В этом карнавальном, ироничном отношении автора к своим любимым героям, прежде всего, видится его нежелание успокоения мысли, затвердевания художественного описания жизни в догмат.

Да, опрощение и семейная жизнь Пьера – это не итог его духовного развития, тем более что «опростившийся» Пьер сохраняет в себе первоначальную свою сложность. «Когда меня занимает мысль, то все остальное забава», - говорит он (т.7, 299). Опрощение Пьера – это та ступень, с которой он может зорче вглядеться в жизнь. Так, он теперь никому не прощает мистицизма, которому как масон был некогда предан. Он не оставляет высоких идей, и ему иногда кажется, что «он был призван дать новое направление всему русскому обществу и всему миру… Вся моя мысль в том, что ежели люди порочные связаны между собой и составляют силу, - говорит он жене, - то людям честным надо сделать только то же самое. Ведь как просто» (т.7, 300). Вряд ли автор приводит это высказывание Пьера только как объект скрытой иронии. Толстому подчас близка духовная работа Пьера и Андрея Б., само непрекращающееся движение мысли: «а может выход есть?». Поэтому говорить о том, что пафос произведения – пафос иронического отрицания всякой сложности и серьезности, о чем писал Б.М. Эйхенбаум, нельзя. Толстой прав, когда критикует и развенчивает театральных героев, смотря на них с точки зрения «лукавого русского мужичка», но он зачастую отходит от этой карнавальной точки зрения, когда следит за духовной работой Андрея Болконского после его разочарования в Наполеоне и Сперанском, и за мыслью Пьера Безухова. Карнавальная точка зрения автора, развенчивающая театральность в жизни, и точка зрения аналитической серьезности одинаково важны для Толстого, и ни одна из них, пожалуй, не берет верх в романе. Это можно показать на примере описания автором батальных сцен.

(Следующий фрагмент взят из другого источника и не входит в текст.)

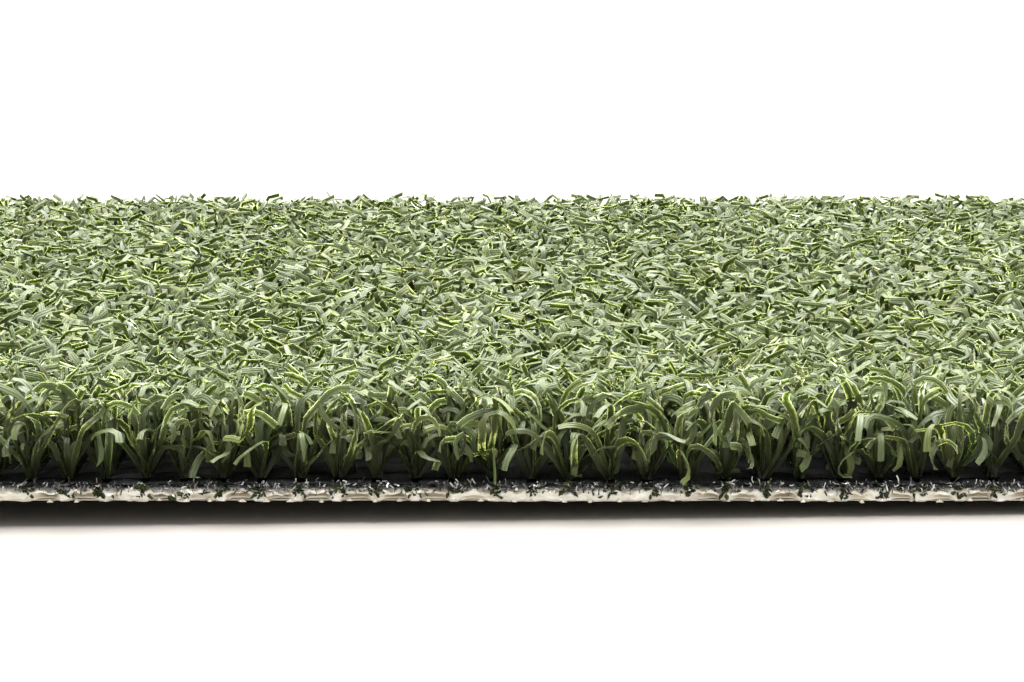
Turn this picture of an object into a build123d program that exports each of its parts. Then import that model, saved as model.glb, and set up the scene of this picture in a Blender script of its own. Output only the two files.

В начале описания автор видит их как бы с карнавальной точки зрения, затем во многих сценах переходя на точку зрения аналитической серьезности. Особенно зримо это проявляется в описании Бородинской битвы. Пьер, наблюдавший за действием солдат на батарее Раевского, видит, «как после каждого попавшего ядра, после каждой потери все более и более разгоралось общее оживление». Это оживление, которое передалось Пьеру, постепенно в его душе сменяется страхом, при виде множества убитых и раненых. «Нет, теперь они оставят это, теперь они ужаснутся того, что они сделали! – думал Пьер» (т.7, 243).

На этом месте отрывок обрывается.